- ANID is based on fully de-identified, unlinked patient records, with no use of pseudo IDs.
- PCT patent filed for a new technology which uses a combination of techniques to match de-identified, unlinked records with corresponding hospital medical records.
- New system set-up increases data security and privacy protection.
- Technology can be applied in the identification of clinical trial candidate patients within trial sites.
ANID technology, as implemented in Clinerion’s Patient Network Explorer, significantly reduces any risk of private information being revealed when using patient medical records to evaluate study feasibility, or identifying patients for enrollment in clinical trials.

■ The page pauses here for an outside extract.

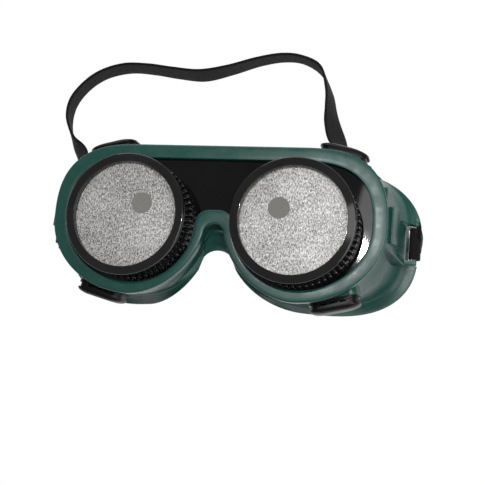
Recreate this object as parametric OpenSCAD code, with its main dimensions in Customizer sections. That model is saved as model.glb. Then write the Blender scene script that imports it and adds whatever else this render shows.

The new technology uses exclusively de-identified, unlinked records, but enables the duly authorized clinical trial manager at the hospital to re-identify eligible patients. Although all identifiable personal information and patient record identifiers have been completely stripped from medical records before use, the new technology can enable a healthcare provider to match these de-identified, unlinked records with corresponding hospital records through the use of a combination of techniques.
The new system set-up involves a one-way, outbound-only connection between the hospital IT infrastructure and the locally hosted Clinerion server, further increasing information security.
While offering a new, enhanced level of data protection, ANID maintains all the advantages of the legacy Clinerion technology, such as following HIPAA rules regarding protection against accidental identification. Query results for feasibility requests are stored in the Clinerion secure private cloud environment, which only sees aggregated counts of the patients which fit the queries. The performance of the Clinerion Patient Network Explorer is not affected, results still appear in real-time and it makes trial recruitment more efficient and effective in a fraction of the time needed by traditional search processes: minutes instead of months.
All new Clinerion installations will use the new technology from now on. Existing installations are being migrated at the request of partner hospitals.
ANID can be expanded for any uses wherein a database of de-identified, unlinked records must be queried and the records later re-identified.
The patent EP 2017/069859, “PATIENT RECRUITMENT SYSTEM,” was published in the European Patent Bulletin 2022/16 on April 20th, 2022. The patent was submitted on August 4th, 2017. The related US patent is expected to be published soon.